JANA BOUŠKOVÁ’S REMARKABLE NEW ALBUM MÁ VLAST

PAYS TRIBUTE TO GREAT CZECH COMPOSERS

Album detail
Catalogue number: SU 4292-2

Jana Boušková is one of the most globally distinguished harpists of the present day. The only Czech to have won accolades at all the major international harp competitions, she has performed at prestigious venues all over the world alongside noted artists and orchestras. Moreover, she is a sought-after teacher, working at the Royal College of Music in London, the Academy of Performing Arts in Prague and other renowned schools. Yet Jana Boušková has never forgotten where her roots are and the tradition from which her own artistry and sentiment has grown. The new album, symbolically titled Má vlast, to be released by Supraphon on 14 May 2021, occupies a special position in her extensive discography. By arranging for solo harp their “iconic” pieces, Jana Boušková has paid tribute to celebrated Czech composers. Má vlast is her most personal profession of love for her homeland and the towering figures who shaped its musical landscape. Smetana, Dvořák and Suk made Czech music global – and Jana Boušková makes it resound all over the world again.

For Jana Boušková, the album Má vlast is a great dream come true: to present the harp as an instrument different from that which most listeners know. She has carried out all the arrangements herself, a task that took four years to complete. “As it was the very first time I had worked on arrangements, I approached it meticulously, often mulling over a single bar for several days, until the result was precisely what I wanted it to be. I paid attention to every detail, with enormous care, as though nurturing my own beloved child. No one anywhere had arranged the respective pieces for the harp. I felt an enormous responsibility for arranging some of the best-known compositions by the Czech masters, who did not write anything for solo harp, which was an immense challenge itself. And after completing my task, I had to rehearse and learn the music as a performer. All the pieces are really difficult, and so it took me much longer than in the case of the regular harp repertoire,” Jana Boušková said.

The circumstances under which Jana Boušková began making the album were fraught. Since the pandemic situation did not allow for continuous recording, the actual sessions were very intense. “I worked with an amazing team. The cooperation with the recording director Zdeněk Zahradník and the sound engineer Ondřej Urban was simply wonderful. As a true maximalist, during the recording sessions I sometimes insisted that a piece be repeated many times over, until we attained the outcome that satisfied me. The team often joked that we had enough material for several albums. I actually heard the majority of the pieces performed for the very first time, as I had never played them previously. So I can quite vividly imagine the great excitement composers feel when they first hear their music performed live,” Jana Boušková recalled fondly. “I have arranged Smetana’s Vyšehrad, Vltava and Šárka, as well as the Largo from Dvořák’s New World Symphony, in their entirety.

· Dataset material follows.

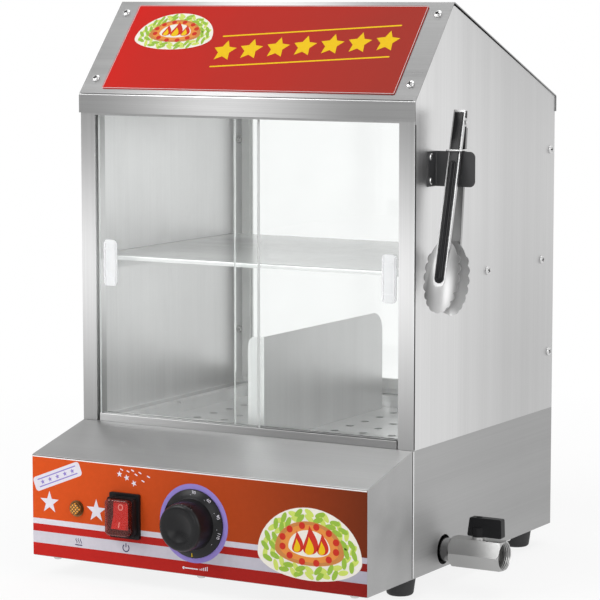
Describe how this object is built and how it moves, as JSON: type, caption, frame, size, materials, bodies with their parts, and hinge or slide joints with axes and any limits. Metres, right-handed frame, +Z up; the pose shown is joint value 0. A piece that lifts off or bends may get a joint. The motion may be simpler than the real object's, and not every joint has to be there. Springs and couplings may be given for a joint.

Accordingly, all four pieces on the album are totally unique, no one has heard them like this before. Dvořák’s American Suite and Josef Suk’s Summer Impressions are taken over from their piano versions, which I only had to transcribe for the harp. I believe that these works sound even better on the harp, as a few pianists have said,” Jana Boušková added.

The album is imbued with the spirit of Prague: it was recorded at the Dvořák Hall of the Rudolfinum, while the booklet photographs were taken against the backdrop of the city’s most beautiful landmarks. Jana Boušková points out the curious fact that when spelled backwards PRAHA, the Czech name for Prague, becomes “A HARP”, suggesting that her instrument can perhaps render Má vlast better than any other.

Jana Boušková’s album Má vlast contains:
edřich Smetana’s Vyšehrad, Vltava and Šárka (3 symphonic poems from the cycle My Country); Antonín Dvořák’s Suite in A major, “American”, Op. 98, and Largo from Symphony No. 9, “From the New World”; and Josef Suk’s Summer Impressions, Op. 22b.